ATSC is looking ahead to 2015 "with eager anticipation, tempered with a healthy dose of cautious optimism," as the next-gen ATSC 3.0 broadcast system approaches the status of a "candidate standard" in the months ahead, ATSC President Mark Richer said in a President's Memo in ATSC's monthly newsletter, published Friday. "The process is the process, and there will need to be some give and take" as ATSC's "TG3" technology group works to make the candidate standard a reality, Richer said. The ATSC board "is urging TG3 participants to keep their eye on the prize and quickly resolve issues that arise or find ways to move forward on a path toward resolution" as the candidate standard is finalized, he said. "The eyes of the world are on the ATSC and our disciplined, inclusive, open approach to standards-setting. As such, it’s crucial that the new standard both moves ahead expeditiously and meets the varied needs of broadcasters, manufacturers and viewers in the United States and around the world."

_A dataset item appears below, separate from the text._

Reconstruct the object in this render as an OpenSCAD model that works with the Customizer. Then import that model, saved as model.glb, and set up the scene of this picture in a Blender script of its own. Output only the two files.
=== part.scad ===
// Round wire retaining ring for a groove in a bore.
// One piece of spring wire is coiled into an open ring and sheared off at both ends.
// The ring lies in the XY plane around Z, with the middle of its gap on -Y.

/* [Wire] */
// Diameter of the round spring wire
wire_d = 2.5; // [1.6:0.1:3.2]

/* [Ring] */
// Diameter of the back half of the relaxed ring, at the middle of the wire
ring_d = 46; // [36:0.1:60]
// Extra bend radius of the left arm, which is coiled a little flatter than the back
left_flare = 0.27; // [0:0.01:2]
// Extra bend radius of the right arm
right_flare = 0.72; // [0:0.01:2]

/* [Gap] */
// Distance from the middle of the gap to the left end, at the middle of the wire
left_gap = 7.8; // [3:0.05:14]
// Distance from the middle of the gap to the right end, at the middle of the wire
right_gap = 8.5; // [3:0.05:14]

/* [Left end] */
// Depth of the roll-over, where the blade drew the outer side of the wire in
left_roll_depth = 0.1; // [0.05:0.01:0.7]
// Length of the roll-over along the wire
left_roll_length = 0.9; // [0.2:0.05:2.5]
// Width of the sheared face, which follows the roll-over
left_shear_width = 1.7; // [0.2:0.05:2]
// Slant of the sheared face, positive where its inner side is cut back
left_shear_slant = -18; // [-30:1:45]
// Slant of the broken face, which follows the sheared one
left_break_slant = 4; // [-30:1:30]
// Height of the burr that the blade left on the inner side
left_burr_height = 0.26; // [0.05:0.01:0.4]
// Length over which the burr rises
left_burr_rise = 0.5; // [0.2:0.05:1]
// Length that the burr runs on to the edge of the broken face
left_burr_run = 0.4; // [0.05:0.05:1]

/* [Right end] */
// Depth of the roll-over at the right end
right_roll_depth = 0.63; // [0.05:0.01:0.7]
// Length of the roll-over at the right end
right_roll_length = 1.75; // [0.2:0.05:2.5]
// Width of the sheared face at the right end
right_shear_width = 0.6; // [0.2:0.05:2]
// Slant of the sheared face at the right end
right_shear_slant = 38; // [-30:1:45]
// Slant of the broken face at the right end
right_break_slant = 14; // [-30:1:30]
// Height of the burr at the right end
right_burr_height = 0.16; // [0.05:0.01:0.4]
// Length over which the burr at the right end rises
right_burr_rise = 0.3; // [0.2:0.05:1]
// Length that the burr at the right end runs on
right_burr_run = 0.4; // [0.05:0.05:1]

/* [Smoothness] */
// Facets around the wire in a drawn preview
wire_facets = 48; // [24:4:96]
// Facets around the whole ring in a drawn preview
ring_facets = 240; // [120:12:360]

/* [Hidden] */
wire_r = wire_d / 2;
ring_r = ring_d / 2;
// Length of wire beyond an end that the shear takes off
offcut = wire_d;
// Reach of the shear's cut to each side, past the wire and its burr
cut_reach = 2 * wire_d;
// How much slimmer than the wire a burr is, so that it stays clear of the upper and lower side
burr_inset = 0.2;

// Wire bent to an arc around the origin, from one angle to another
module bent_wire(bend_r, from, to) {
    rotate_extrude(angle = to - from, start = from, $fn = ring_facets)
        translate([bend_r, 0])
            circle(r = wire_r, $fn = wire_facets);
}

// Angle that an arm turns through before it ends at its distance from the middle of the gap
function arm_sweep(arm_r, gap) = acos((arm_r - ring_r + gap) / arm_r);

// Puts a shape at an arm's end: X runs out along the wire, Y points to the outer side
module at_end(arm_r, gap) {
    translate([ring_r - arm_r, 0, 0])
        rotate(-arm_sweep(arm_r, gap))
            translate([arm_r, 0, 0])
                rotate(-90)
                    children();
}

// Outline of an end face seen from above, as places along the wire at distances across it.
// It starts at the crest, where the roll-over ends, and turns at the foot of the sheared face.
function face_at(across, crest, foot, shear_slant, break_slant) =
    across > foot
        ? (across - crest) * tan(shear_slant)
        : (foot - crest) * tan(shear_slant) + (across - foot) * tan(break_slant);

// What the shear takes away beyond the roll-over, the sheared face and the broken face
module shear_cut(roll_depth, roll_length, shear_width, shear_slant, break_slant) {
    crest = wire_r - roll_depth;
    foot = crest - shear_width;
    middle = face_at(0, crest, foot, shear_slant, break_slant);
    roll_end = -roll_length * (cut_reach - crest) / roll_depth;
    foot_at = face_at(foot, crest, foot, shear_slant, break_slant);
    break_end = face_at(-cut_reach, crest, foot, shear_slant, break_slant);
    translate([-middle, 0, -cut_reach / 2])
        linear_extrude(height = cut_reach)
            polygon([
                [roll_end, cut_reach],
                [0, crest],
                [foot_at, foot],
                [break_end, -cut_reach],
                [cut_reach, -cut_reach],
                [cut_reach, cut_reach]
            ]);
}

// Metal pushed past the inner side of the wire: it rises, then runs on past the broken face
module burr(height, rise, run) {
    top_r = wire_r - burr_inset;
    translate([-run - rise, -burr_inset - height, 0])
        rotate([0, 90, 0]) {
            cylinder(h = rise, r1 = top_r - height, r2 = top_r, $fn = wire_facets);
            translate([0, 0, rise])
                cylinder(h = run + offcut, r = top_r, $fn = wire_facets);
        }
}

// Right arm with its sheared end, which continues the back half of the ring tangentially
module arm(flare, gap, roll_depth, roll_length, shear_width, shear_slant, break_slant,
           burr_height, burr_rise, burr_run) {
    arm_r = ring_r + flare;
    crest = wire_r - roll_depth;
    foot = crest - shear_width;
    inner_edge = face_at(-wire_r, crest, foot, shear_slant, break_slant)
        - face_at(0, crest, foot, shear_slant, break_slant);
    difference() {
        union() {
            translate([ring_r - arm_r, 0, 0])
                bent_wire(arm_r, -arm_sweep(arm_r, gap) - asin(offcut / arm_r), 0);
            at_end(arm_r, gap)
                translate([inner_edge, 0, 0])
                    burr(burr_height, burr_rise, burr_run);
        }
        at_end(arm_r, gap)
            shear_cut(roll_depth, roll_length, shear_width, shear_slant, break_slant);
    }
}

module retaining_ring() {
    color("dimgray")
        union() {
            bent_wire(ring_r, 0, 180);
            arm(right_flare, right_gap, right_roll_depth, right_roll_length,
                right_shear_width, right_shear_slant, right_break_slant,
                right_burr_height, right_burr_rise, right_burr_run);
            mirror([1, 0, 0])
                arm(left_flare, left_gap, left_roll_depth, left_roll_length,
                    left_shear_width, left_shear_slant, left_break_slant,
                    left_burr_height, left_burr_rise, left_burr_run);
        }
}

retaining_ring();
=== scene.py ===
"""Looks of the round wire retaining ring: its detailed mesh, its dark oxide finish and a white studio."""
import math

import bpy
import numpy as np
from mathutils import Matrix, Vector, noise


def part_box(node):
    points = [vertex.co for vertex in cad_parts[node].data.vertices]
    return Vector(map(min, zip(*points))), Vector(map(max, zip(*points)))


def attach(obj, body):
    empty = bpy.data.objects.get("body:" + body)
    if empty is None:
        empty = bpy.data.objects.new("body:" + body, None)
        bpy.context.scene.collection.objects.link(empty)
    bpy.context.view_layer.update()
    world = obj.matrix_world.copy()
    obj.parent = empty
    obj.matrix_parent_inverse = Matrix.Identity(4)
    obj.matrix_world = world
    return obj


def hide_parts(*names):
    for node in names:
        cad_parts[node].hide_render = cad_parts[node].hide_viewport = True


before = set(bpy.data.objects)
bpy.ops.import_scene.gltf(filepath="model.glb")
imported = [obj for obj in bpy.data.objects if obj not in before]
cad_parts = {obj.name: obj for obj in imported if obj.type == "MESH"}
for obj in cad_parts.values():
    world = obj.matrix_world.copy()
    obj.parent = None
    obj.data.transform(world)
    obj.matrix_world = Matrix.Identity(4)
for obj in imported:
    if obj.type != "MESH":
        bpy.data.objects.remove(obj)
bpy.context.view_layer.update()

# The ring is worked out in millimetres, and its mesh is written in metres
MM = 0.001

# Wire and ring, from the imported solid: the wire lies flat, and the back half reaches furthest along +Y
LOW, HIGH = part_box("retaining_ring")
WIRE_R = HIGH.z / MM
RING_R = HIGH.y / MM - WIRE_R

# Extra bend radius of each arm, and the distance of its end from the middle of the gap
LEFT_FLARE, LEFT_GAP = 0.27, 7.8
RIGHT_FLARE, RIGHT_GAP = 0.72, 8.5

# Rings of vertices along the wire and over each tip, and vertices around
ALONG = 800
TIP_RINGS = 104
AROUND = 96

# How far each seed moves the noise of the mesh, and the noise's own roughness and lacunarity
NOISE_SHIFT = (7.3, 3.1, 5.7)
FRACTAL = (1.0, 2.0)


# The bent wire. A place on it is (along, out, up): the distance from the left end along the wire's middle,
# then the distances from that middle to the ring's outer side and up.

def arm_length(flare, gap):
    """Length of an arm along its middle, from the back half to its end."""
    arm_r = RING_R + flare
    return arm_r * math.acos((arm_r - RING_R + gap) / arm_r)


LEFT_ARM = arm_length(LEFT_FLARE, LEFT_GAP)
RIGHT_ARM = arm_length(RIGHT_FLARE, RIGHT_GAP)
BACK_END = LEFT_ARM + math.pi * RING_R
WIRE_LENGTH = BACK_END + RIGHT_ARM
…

The FCC Media Bureau dismissed must-carry complaints from NRJ TV against DirecTV. NRJ TV argued that DirecTV’s alleged refusal to carry its UHF digital channels KUBE-TV Baytown, Texas, and KTNC-TV Concord, California, violated FCC rules. The bureau is satisfied that dismissing the complaints “will serve the public interest by promoting the private resolution of disputes and by eliminating the need for further litigation and the expenditure of further time and resources of the parties and this commission,” it said Monday in letters (here and here).
The FCC set a March 16 effective date for rules for the Closed Captioning Quality Order. Record maintenance for video programming distributors' monitoring and maintenance activities, procedures for informal complaints on use of the Electronic Newsroom Technique (ENT), compliance procedures relating to ENT, and other rules will take effect on that date, the commission said Monday in a public notice. The FCC approved the order this year (see 1402210039).

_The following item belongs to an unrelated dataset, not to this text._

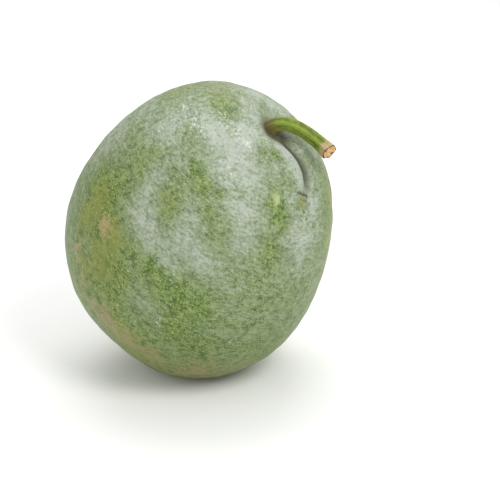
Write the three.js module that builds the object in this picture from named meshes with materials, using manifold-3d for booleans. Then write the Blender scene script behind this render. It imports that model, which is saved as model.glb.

Media General completed the purchase of LIN Media, the acquirer said in a news release Friday. The FCC Media Bureau recently approved the $1.5 billion deal (see 1412120052).
Journal Broadcast Group and Dish Network reached a carriage agreement for Journal's stations in all of its markets. WTMJ-TV Milwaukee, WTVF Nashville, WFTX-TV Cape Coral, Florida, and other stations will remain on Dish's lineup, Journal said Thursday in a news release.
The FCC is seeking comment on its proposed changes to rules for broadcast licensee-conducted contests, in which website disclosure will suffice instead of the now-required reading of rules over the air. Comments are due Feb. 17, replies March 19, the commission said Friday in a Federal Registernotice. The FCC unanimously voted last month to issue an NPRM on allowing broadcast stations to inform viewers about the terms of contests over the Internet rather than over the air (see 1411210044).
The FCC Media Bureau dismissed a petition asking it to deny the license renewal of a radio station owned by Redskins football team owner Dan Snyder, the bureau said in an order Thursday. The name of the team, often broadcast on WWXX (FM) Buckland, Virginia, is an obscenity, said objections from John Banzhaf, Louis Grimaldi, Jay Nightwolf and Verona Iriarte. Though the objections were outside the deadline to be considered as petitions to deny, the bureau considered them on the merits as informal objections, the order said. “Redskins” isn’t a sexual or excretory term, and so doesn’t meet the definition of obscenity or profanity, the order said. Objectors also said the word was a racial epithet, but the FCC doesn’t regulate the use of such words, the order said. The FCC doesn’t consider such words profanity “given constitutional considerations,” the order said. The order also rejected arguments that the FCC should deny the renewal because broadcasting the word means Snyder doesn’t meet the character requirements to be a broadcaster. The FCC can’t “deny renewal of a broadcast license because particular words or programming broadcast by the licensee offended some viewers,” the order said. WWXX (FM)’s license has been renewed, the order said. FCC officials on the eighth floor weren’t notified of the decision and learned of it from news reports, one official told us. The petitioners are weighing different options, Banzhaf said. One option is to make an appeal or ask for reconsideration, “arguing that they’ve read our petition incorrectly,” he said. There also are additional station licenses coming up all the time so “we can now benefit from the staff’s position, and my colleagues and I can go back and see if we can come up with even more theories,” he said: “It’s going to take the commission to do it, and not the staff.” The bureau staff misinterpreted several claims, including one of the major claims that the unnecessary and repetitious use of the word causes harm, he said. “Somehow they twisted that to be only psychological harm, but it’s not.”
PMCM pushed back against CBS and Meredith Corp., saying they haven’t attempted to show that PMCM’s WJLP-TV Middletown Township, New Jersey, caused any problems by use of Virtual Channel 3.10. Meredith Corp. and CBS issued a joint opposition to PMCM’s application for review of FCC Media Bureau orders on the proper virtual major channel for WJLP. That opposition “is essentially non-responsive” to PMCM’s application, PMCM said in its response posted Friday in docket 14-150. “Their failure even to attempt some, any, rebuttal may be seen as an effective concession of the correctness of PMCM’s arguments.” CBS and Meredith Corp. also fail to mention there are no fewer than 105 situations, already in place for years, “in which non-commonly-owned stations with overlapping service areas use identical two-part virtual channel numbers” in apparent violation of the A/65 ATSC standard, PMCM said.